Despite Qatari officials’ statements regarding their tolerance of LGBT rights during the 2022 FIFA World Cup, a report from a human rights group on Monday accused the country of continuing to persecute LGBT individuals in the country in the lead-up to the World Cup.
The report, which was researched and released by the Human Rights Watch, interviewed multiple LGBT Qataris, including a gay man, a bisexual woman, and four transgender women, who said that they were detained without any charges to an underground prison in Doha between 2019 and 2022, according to Sky News.
The transgender women were reportedly beaten for “imitating women,” and were allegedly assaulted and kept from release unless they promised to not break gender norms in the country again, or to attend conversion therapy sessions for them, Pink News reported.
“I was detained for three weeks without charge, and officers repeatedly sexually harassed me,” a trans woman said. “Part of the release requirement was attending sessions with a psychologist who ‘would make me a man again’.”
The bisexual woman was reported to have been beaten multiple times by security forces in the country, and many of these people alleged that they were held in prison without charges for months at a time due to a Qatari law that allows provisional detention “there exist well-founded reasons to believe that the defendant may have committed a crime.”

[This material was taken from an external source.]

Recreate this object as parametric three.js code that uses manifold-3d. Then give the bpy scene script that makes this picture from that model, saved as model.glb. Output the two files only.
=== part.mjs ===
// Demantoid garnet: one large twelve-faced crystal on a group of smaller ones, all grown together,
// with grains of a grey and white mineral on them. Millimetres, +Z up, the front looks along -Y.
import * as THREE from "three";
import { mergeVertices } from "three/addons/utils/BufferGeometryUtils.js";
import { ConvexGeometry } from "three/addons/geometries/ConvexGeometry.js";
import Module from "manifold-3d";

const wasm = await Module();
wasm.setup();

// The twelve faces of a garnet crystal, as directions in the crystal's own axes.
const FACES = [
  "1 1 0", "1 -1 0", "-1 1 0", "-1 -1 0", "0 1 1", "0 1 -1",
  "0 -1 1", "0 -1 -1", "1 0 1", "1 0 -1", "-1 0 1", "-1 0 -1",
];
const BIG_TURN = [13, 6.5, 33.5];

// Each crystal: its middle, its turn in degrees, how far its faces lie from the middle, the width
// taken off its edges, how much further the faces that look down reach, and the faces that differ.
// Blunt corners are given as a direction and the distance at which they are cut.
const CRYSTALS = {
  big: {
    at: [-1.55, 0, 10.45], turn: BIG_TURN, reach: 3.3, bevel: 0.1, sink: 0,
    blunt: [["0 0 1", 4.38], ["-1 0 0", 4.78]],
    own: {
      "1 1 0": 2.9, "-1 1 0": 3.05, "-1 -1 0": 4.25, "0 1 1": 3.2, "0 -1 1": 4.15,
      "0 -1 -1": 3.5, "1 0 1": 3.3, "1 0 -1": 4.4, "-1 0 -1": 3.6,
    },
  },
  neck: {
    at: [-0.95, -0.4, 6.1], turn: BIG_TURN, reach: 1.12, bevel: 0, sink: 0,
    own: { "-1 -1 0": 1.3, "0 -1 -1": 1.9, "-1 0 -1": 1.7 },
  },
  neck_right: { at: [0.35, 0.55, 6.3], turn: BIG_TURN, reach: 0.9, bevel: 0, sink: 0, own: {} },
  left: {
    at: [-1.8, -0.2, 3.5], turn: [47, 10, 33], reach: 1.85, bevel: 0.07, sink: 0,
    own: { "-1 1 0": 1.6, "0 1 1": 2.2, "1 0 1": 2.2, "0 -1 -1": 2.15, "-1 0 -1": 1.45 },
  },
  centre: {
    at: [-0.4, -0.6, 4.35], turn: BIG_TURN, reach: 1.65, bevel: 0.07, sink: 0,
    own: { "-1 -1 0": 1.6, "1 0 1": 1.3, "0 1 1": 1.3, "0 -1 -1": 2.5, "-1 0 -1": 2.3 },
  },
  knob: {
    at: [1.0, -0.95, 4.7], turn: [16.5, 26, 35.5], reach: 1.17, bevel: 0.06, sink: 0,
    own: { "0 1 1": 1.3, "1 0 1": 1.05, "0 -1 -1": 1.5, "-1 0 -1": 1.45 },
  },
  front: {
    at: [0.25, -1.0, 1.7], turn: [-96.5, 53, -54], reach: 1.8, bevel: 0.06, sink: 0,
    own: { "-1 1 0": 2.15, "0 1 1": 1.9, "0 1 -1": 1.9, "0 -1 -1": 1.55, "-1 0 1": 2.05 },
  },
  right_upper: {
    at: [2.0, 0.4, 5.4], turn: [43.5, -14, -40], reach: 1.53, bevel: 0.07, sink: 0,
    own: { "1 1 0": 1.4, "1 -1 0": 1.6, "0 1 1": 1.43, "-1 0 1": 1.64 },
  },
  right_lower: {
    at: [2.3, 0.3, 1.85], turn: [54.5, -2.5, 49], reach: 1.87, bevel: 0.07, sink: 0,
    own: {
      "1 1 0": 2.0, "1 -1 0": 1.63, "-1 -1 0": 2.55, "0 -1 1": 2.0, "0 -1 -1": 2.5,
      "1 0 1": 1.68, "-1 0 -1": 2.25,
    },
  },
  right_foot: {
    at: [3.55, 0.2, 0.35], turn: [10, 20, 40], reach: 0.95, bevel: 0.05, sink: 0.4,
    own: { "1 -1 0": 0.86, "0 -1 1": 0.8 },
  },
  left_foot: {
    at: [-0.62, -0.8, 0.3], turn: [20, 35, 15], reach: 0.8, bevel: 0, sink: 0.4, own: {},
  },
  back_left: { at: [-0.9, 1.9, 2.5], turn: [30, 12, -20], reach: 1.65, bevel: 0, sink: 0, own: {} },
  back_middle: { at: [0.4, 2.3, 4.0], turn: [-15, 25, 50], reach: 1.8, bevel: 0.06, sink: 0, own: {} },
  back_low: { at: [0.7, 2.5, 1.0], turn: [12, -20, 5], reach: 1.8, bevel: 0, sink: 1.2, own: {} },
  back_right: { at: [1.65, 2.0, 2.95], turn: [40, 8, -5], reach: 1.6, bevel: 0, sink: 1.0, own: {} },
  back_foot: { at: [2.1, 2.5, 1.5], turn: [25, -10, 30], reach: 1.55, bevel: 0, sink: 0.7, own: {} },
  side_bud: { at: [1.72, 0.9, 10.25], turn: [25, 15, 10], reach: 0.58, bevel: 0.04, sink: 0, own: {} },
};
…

“An officer took me blindfolded by car to another place that felt like a private home from the inside and forced me to watch restrained people getting beaten as an intimidation tactic,” she said.

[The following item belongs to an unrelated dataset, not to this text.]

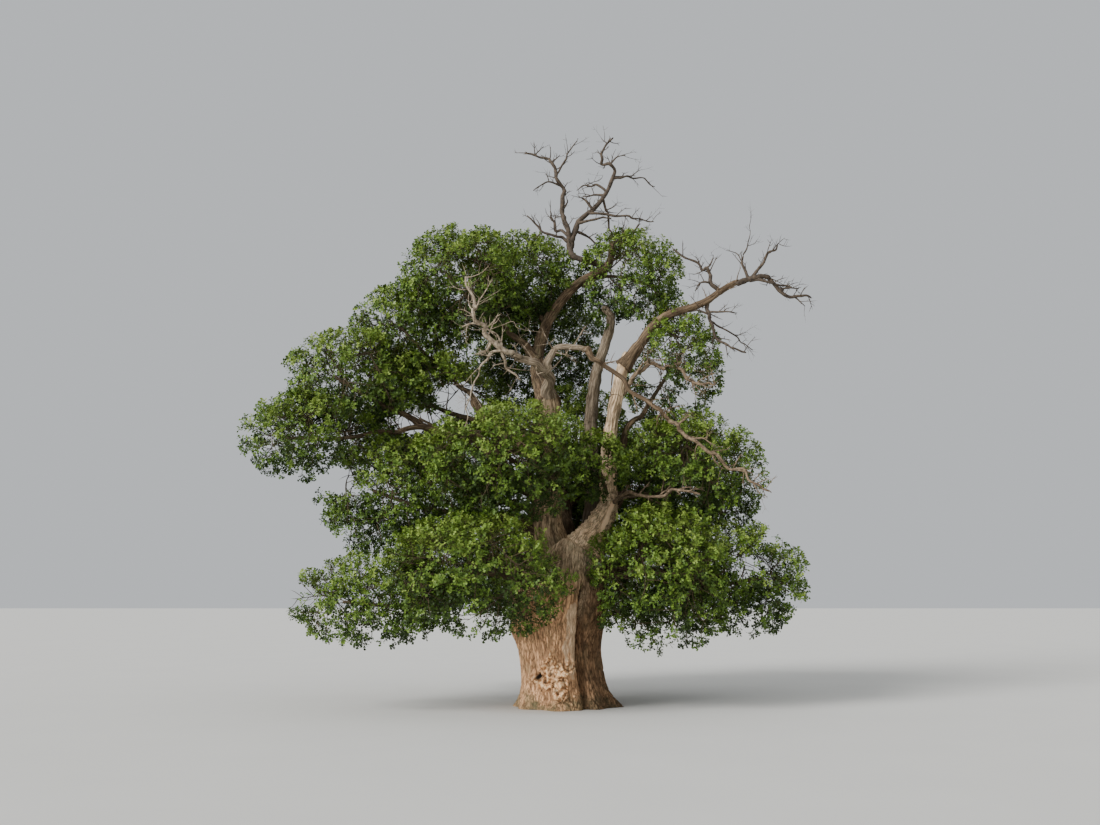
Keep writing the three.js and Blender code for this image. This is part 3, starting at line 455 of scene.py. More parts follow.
# The finer twigs: how many a parent carries, from which share of it, their lengths, angles and rings,
# then the leaves on them
SIDE_TWIGS = {
    "count": 8, "first": 0.28, "length": (0.55, 1.0), "angle": (40, 68), "lift": 0.12,
    "radius": 0.012, "tip": 0.35, "steps": 3,
}
TWIGLETS = {
    "count": 6, "first": 0.3, "length": (0.22, 0.4), "angle": (35, 65), "lift": 0.18,
    "radius": 0.005, "tip": 0.4, "steps": 1,
}
TWIG_LUCK = 1.3
TWIG_ONWARD = 0.5
TWIG_CURL = 0.6
LEAF_SHARES = [0.28, 0.45, 0.6, 0.72, 0.83, 0.92, 0.98, 1.0]
LEAF_ANGLE = (38, 74)
LEAF_TURN = 6.28
LEAF_SIZES = (0.75, 1.2)
LEAF_FACING = {"up": 0.6, "outward": 0.5, "spray": 0.7, "leaf": 1.1}
DEEPEST_LEAF = 0.4
SKIN = 0.92
SHORTEST = 0.3

# How far the foliage is drawn together into clumps, and which masses are more open than the others
CLUMP = {"size": 0.75, "open": 0.42, "fine": 0.4, "finer": 2.5, "levels": (-1.2, 0.6)}
OPENNESS = {
    "right_upper": 0.46, "top_right": 0.38, "shoulder_left": 0.5, "left_tip": 0.5, "left_upper": 0.46,
    "left_inner": 0.52, "low_left_outer": 0.46, "low_right_outer": 0.46, "centre_back": 0.05,
    "centre_front": 0.18, "left_lower": 0.28, "fork_spray": 0.1, "crotch_spray": 0.0,
    "inner_spray": 0.1, "rear_low_right": 0.15, "rear_low_left": 0.25, "rear_right": 0.3,
}

# A lobed leaf of length 1: where its midrib is cut in to, and the tips of its lobes on one side, each
# as how far along, how far out and how high it lies
LEAF_NOTCH = 0.46
LEAF_LOBES = [(0.38, 0.25, 0.04), (0.74, 0.34, 0.06)]
LEAF_DROOP = 0.16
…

Qatari officials have denied the allegations leveled against them by the Human Rights Watch, and claim that there are no operating conversion therapy centers in the country, saying that the clinic mentioned are for “behavioral conditions such as substance dependence, eating disorders and mood disorders.”
“Qatar does not tolerate discrimination against anyone, and our policies and procedures are underpinned by a commitment to human rights for all,” the official said.
Homosexuality is a crime in Qatar, and this has caused many LGBT football fans planning to attend the World Cup to be worried about their well-being in the country, despite reassurances from the country and football organization heads about the country’s tolerance for LGBT attendees for the event.
“[Statements from the FA] doesn’t help if the worst situation happens and someone gets arrested,” Pride in Football co-chair Joe White said. “To a Qatari police officer or to anyone dealing with that, they’re not going to care what the English FA is saying.”